The 65 year-old watchmaker, Jack Barouh, argued his secretive behaviour was motivated by his fear as a Jew of persecution and sudden loss. He is just one of many US citizens being tried for tax evasion who held secret accounts at the Swiss bank, UBS.
The bank last year admitted to the US government it had hundreds of such accounts. Some of these may have aided US citizens avoid paying tax. ‘Hide and hoard’
Mr Barouh had pleaded guilty in February to filing a false tax return which did not include his assets held in a range of non-US accounts. Supported by a doctor’s report, he argued he had developed a “hide and hoard” mentality, something often found in Holocaust survivors and their families.
Both Mr Barouh’s parents survived the killing of Jews during the Second World War and fled Europe.
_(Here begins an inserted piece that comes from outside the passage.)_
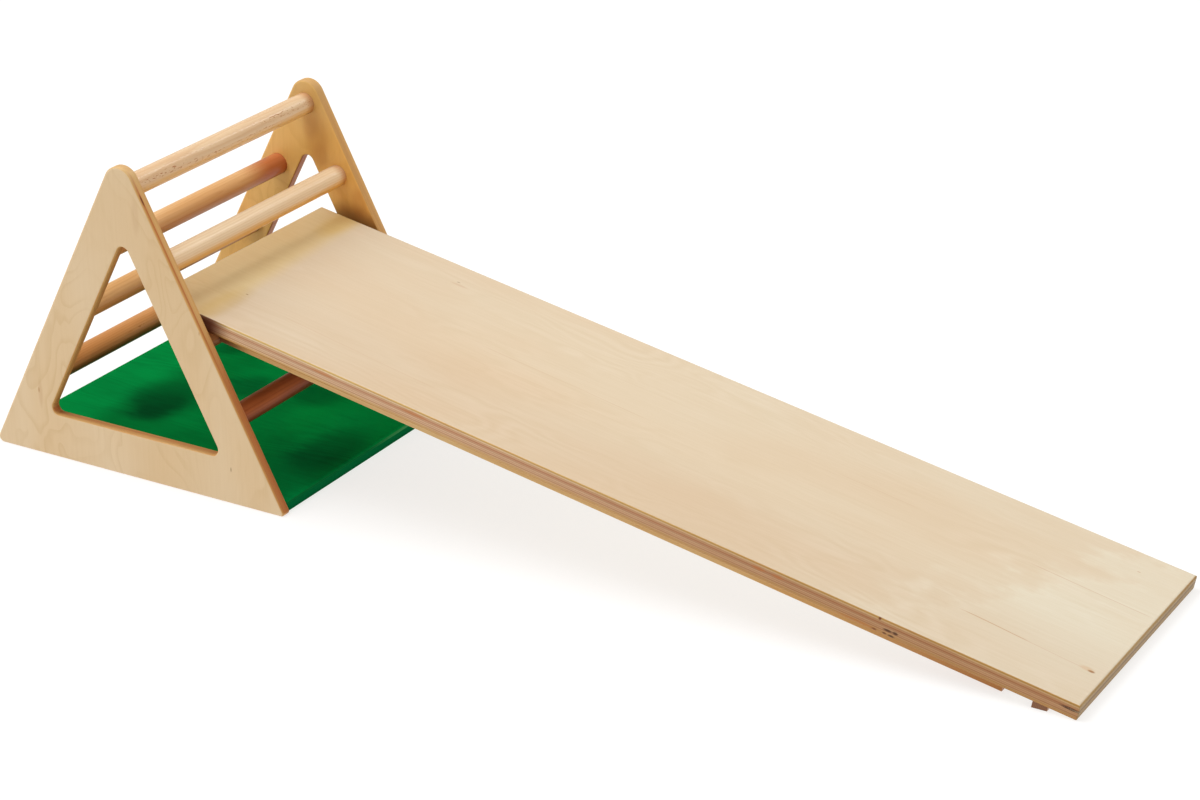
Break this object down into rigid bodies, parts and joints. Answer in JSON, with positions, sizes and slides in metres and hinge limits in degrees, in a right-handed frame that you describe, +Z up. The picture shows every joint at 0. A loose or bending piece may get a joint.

He admitted hiding about $10m (£6.5m) in bank accounts he controlled from 2002 to 2008, not only in Switzerland.
He, alongside hundreds of others, were caught after UBS last year admitted orchestrating tax evasion among rich US clients and paid a $780m fine.
The American Gathering of Holocaust Survivors and their Descendants rejected Mr Barouh’s defence.
It told the Reuters news agency: “Holocaust survivors and their families reject the demeaning assertion that ‘survival behaviour’ learned from the Holocaust could justify illegal evasion of taxes.”
Assistant US Attorney, Jeffrey Neiman, also said the Holocaust defence was no excuse: “It does not give this defendant a license to break the law. Tax fraud is tax fraud.”
Mr Barouh was jailed for 10 months.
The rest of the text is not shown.